**Task requirements**
Only the lines from the one containing "make_housing(shell)" down to the one containing "obj.parent = None", inclusive, are to be quoted exactly.
————————
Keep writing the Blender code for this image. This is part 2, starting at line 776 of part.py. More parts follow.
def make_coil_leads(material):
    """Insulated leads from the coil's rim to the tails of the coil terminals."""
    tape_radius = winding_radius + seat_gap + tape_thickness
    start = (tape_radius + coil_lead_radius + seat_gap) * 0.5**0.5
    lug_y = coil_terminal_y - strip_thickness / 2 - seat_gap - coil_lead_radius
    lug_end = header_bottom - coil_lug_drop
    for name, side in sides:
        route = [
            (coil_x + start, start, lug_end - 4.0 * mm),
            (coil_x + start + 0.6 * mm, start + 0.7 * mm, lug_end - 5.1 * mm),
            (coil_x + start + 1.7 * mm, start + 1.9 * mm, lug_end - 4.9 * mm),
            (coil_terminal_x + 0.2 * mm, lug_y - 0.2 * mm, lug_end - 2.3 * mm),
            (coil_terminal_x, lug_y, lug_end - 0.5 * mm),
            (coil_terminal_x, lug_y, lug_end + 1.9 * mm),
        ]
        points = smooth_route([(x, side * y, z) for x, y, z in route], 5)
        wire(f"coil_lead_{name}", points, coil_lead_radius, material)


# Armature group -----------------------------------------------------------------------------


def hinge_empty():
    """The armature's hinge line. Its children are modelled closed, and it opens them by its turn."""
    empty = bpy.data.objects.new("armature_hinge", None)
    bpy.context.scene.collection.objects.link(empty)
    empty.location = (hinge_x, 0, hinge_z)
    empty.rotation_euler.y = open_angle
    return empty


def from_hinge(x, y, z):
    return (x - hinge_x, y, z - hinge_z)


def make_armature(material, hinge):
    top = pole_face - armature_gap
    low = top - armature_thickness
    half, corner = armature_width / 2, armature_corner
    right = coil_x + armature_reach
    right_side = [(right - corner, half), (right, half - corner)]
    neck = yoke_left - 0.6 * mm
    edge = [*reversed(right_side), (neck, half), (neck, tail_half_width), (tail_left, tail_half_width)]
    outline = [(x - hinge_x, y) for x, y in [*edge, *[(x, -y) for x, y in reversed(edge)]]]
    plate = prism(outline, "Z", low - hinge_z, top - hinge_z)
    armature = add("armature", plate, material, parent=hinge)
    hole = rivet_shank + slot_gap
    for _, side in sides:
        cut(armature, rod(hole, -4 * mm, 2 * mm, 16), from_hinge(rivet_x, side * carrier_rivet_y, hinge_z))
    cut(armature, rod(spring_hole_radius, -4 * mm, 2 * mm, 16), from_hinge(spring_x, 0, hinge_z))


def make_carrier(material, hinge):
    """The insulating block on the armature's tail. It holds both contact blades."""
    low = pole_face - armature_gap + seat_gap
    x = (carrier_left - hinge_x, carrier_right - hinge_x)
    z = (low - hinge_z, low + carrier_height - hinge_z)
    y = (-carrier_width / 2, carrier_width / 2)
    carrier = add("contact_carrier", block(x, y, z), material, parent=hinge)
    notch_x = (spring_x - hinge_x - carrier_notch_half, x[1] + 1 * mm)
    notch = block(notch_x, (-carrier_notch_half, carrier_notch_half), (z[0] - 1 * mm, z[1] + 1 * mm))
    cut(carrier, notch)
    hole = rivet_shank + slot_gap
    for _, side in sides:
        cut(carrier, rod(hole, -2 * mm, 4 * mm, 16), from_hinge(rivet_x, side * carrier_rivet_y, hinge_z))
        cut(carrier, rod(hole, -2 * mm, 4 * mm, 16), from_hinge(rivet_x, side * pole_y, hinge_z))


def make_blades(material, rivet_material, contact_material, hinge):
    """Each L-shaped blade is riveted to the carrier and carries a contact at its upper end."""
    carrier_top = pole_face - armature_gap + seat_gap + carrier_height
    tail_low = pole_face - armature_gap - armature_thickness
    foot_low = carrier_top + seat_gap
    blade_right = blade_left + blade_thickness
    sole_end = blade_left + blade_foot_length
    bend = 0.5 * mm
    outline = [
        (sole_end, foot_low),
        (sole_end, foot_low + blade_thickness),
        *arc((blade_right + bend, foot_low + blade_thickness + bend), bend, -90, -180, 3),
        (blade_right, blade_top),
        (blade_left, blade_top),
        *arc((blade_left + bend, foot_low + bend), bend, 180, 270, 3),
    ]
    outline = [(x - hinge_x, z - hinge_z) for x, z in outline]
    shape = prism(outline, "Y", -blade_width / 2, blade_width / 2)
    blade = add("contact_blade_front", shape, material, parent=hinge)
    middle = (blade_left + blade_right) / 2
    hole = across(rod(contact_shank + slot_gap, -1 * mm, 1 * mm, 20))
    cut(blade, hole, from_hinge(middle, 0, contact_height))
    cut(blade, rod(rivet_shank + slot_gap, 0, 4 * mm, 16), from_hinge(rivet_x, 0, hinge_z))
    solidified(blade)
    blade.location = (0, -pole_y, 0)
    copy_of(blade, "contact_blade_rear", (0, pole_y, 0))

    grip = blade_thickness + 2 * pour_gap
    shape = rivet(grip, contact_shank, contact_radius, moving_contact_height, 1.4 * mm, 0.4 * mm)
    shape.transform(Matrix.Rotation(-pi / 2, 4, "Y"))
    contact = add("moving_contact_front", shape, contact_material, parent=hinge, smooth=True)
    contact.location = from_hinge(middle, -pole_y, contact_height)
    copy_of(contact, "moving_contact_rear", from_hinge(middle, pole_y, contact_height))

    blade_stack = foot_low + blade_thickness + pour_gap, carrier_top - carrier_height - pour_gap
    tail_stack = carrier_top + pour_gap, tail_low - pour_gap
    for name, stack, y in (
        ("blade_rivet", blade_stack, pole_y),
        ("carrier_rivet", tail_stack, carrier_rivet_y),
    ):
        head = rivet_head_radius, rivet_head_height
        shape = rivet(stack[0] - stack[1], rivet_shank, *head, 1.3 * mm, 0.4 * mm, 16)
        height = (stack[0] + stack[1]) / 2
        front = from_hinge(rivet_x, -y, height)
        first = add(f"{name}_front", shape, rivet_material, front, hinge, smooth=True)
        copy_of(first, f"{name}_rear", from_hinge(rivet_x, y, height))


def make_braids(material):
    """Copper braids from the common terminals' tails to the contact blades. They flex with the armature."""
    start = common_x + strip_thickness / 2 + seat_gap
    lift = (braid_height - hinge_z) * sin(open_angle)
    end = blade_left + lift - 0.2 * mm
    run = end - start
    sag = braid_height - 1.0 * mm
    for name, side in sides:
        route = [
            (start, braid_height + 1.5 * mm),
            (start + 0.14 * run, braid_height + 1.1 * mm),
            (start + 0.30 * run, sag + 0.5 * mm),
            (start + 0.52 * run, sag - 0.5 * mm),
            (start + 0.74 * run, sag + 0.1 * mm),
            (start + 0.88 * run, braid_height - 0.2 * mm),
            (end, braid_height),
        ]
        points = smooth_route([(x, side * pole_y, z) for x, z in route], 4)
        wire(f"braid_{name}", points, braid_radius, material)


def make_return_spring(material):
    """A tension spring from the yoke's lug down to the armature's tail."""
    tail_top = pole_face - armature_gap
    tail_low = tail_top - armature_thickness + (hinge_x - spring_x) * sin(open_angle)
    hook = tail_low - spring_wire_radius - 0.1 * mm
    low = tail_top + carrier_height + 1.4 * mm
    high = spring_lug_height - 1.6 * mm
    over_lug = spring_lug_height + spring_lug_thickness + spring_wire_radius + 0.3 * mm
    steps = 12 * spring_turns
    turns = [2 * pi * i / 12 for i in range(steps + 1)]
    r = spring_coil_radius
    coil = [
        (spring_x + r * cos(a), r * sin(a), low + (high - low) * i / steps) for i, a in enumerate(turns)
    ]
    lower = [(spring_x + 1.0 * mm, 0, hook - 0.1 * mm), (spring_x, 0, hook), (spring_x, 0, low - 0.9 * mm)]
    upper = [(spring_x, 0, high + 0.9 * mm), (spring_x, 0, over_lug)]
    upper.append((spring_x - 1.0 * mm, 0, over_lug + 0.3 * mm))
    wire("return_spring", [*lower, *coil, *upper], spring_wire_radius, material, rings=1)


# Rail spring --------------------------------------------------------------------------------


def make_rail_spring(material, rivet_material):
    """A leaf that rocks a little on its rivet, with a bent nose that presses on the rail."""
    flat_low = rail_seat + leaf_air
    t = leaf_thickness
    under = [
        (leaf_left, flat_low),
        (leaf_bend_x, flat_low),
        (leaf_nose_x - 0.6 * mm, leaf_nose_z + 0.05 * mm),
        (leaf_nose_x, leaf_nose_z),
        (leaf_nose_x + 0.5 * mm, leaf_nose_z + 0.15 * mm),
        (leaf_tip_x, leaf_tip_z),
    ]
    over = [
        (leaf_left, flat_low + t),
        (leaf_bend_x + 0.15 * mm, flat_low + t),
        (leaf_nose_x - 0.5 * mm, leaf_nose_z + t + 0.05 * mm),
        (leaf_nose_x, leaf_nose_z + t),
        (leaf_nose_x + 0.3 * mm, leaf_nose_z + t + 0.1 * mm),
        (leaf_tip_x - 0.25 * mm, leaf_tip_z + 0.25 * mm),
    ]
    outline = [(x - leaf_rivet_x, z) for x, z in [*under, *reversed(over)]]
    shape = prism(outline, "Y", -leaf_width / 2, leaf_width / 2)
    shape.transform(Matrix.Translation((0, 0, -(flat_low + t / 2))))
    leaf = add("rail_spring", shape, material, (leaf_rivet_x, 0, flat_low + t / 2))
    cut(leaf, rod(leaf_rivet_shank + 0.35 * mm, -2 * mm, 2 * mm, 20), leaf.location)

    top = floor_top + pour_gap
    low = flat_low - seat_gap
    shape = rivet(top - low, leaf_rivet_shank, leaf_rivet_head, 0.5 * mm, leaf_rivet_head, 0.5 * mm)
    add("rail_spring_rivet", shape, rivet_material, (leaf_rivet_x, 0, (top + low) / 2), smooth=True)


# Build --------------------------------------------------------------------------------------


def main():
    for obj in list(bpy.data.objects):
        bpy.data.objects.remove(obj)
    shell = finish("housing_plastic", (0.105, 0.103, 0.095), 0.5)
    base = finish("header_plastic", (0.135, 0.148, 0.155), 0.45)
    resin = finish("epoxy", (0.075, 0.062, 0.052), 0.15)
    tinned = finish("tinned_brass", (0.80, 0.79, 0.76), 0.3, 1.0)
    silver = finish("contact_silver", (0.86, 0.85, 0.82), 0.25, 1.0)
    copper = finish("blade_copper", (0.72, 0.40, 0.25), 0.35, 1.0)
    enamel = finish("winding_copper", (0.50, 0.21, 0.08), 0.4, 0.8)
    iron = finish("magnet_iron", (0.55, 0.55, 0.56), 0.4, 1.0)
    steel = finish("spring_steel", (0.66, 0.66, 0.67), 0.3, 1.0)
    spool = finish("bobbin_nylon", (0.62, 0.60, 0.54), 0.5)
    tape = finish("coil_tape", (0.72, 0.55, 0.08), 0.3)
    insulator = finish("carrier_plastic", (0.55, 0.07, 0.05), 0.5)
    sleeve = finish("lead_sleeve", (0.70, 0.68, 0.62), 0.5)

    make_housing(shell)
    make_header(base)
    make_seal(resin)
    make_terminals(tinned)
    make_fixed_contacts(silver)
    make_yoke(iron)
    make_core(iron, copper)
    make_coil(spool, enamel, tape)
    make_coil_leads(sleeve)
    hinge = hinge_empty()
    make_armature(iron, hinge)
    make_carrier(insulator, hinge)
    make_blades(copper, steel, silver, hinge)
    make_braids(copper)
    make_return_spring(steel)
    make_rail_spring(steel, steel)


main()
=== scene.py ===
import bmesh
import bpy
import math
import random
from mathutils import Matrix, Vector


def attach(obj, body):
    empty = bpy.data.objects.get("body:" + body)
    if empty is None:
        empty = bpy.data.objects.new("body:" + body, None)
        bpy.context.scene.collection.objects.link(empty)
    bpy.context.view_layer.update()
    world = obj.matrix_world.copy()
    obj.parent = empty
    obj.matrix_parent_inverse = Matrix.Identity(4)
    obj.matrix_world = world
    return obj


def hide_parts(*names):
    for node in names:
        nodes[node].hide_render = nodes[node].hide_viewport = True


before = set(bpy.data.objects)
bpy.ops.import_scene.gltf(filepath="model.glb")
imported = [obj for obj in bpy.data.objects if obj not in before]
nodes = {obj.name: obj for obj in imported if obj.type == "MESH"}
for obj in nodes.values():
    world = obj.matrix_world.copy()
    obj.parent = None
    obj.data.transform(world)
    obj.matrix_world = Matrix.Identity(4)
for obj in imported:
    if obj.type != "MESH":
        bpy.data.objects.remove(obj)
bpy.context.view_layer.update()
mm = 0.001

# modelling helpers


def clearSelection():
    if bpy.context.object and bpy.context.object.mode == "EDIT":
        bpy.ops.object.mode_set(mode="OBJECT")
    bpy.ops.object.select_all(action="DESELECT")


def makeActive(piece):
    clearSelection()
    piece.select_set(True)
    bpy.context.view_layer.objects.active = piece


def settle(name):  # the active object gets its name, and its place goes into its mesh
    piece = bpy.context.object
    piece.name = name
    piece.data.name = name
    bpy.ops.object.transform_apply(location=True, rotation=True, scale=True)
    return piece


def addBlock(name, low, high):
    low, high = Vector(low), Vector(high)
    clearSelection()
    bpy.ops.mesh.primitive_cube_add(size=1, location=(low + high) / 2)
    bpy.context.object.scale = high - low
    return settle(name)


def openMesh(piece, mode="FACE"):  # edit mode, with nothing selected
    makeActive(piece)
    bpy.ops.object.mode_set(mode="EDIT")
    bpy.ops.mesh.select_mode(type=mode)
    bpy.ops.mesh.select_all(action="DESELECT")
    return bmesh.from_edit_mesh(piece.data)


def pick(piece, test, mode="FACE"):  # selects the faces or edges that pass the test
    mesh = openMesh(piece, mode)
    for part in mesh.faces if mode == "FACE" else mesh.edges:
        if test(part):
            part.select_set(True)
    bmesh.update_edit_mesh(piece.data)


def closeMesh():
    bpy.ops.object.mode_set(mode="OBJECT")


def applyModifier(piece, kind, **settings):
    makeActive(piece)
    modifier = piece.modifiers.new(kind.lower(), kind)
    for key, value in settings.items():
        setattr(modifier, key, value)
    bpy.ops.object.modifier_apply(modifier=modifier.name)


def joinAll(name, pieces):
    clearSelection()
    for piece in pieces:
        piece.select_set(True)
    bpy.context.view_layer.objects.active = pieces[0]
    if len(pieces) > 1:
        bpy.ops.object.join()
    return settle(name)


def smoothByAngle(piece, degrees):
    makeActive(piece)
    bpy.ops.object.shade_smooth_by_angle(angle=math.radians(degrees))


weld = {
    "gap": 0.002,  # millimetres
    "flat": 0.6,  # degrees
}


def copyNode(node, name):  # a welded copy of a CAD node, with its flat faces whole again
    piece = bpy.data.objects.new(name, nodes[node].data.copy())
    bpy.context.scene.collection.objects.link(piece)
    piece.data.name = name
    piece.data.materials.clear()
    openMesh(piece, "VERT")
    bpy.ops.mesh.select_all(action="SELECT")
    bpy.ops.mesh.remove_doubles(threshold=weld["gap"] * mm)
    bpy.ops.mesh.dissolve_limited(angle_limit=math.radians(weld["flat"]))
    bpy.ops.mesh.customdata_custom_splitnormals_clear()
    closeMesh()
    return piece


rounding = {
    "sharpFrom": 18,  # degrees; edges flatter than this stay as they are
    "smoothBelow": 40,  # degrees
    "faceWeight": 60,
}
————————
**Response to the exercise**
    make_housing(shell)
    make_header(base)
    make_seal(resin)
    make_terminals(tinned)
    make_fixed_contacts(silver)
    make_yoke(iron)
    make_core(iron, copper)
    make_coil(spool, enamel, tape)
    make_coil_leads(sleeve)
    hinge = hinge_empty()
    make_armature(iron, hinge)
    make_carrier(insulator, hinge)
    make_blades(copper, steel, silver, hinge)
    make_braids(copper)
    make_return_spring(steel)
    make_rail_spring(steel, steel)


main()
=== scene.py ===
import bmesh
import bpy
import math
import random
from mathutils import Matrix, Vector


def attach(obj, body):
    empty = bpy.data.objects.get("body:" + body)
    if empty is None:
        empty = bpy.data.objects.new("body:" + body, None)
        bpy.context.scene.collection.objects.link(empty)
    bpy.context.view_layer.update()
    world = obj.matrix_world.copy()
    obj.parent = empty
    obj.matrix_parent_inverse = Matrix.Identity(4)
    obj.matrix_world = world
    return obj


def hide_parts(*names):
    for node in names:
        nodes[node].hide_render = nodes[node].hide_viewport = True


before = set(bpy.data.objects)
bpy.ops.import_scene.gltf(filepath="model.glb")
imported = [obj for obj in bpy.data.objects if obj not in before]
nodes = {obj.name: obj for obj in imported if obj.type == "MESH"}
for obj in nodes.values():
    world = obj.matrix_world.copy()
    obj.parent = None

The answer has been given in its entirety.